A dark, strange ramble through the Wild West
The Sisters Brothers
By Patrick deWitt
HarperCollins
The
Sisters Brothers were guns for hire and this is the tale of their last killing assignment. The brothers' adventures were rambling and slow-moving, but bizarre enough to hold this reader's attention. The dialogue seemed
formal, which I thought was at odds for the time period and setting, but I
noticed that True Grit is written in the same old-fashioned, formal vernacular,
so perhaps that was the tone of the Wild West. I had a soft spot for Eli and
how he tried in his inept way to make things right or do the right thing; how
he tried to show affection without having much experience at being the
recipient of any his whole life. The story did drag some, but traveling with the brothers and meeting the characters they met on the way and the strange
predicaments they got themselves into was mind-capturing. I liked the
brothers' relationship interaction.
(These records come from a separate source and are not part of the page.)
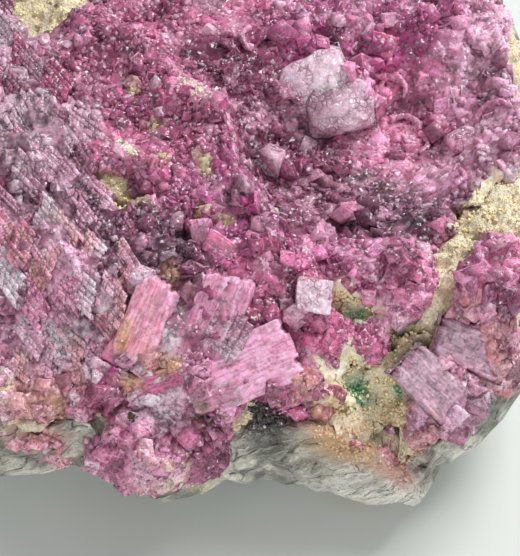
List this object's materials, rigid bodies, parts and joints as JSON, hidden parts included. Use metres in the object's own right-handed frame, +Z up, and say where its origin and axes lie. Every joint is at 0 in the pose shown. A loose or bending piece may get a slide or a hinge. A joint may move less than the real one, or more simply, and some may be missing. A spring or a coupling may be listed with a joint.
{
  "type": "cobaltoan dolomite cluster",
  "caption": "Mineral cluster: a pink to magenta druse of cobalt-bearing dolomite rhombs and cleaved blades on buff matrix and grey foliated host rock, with a flat underside to stand on.",
  "frame": {"origin": "centre of the bounding box in plan, on the flat parting plane that the cluster rests on", "axes": "+Z up out of the resting plane towards the druse, +X along the front edge, from the western slab towards the eastern embayment, +Y from the front edge back past the bowl"},
  "size_m": [0.0674, 0.064, 0.0259],
  "materials": {
    "host_rock": "dull to faintly silky foliated grey rock, broken on every side",
    "buff_matrix": "earthy matt buff matrix with pits and iron stain",
    "druse": "translucent magenta to pale pink dolomite, vitreous to pearly on its cleavages"
  },
  "bodies": {
    "root": {"host_rock": "host_rock", "buff_matrix": "buff_matrix", "druse_crust": "druse", "druse_east": "druse"}
  },
  "joints": []
}
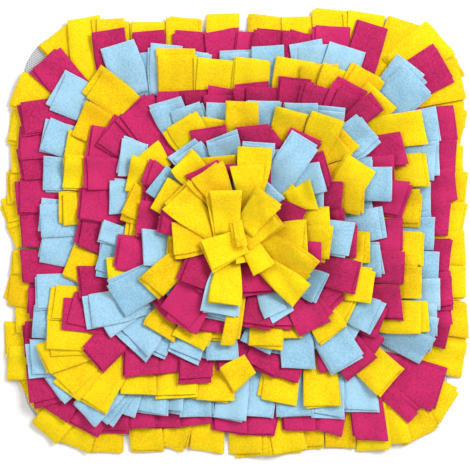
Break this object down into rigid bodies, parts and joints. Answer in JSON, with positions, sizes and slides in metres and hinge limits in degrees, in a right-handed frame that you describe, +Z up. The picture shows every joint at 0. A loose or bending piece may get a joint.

One downer: I was
severely disturbed by the events and injuries surrounding some of the animals
in this story (I won't go into detail, but I was really repulsed), but I believe the oddness and gruesomeness was just part of the tale. The message of the
story as a whole: good, eventually, triumphs. Reviewer's foot note: Searching the words "The Sisters Brothers" in Google at large, and even inside bn.com produces some alarming, verboten results! If curiosity gets the best of you (I did not know there was any demand for THAT sort of literature-perhaps I'm just naive), do try it at home, not at work.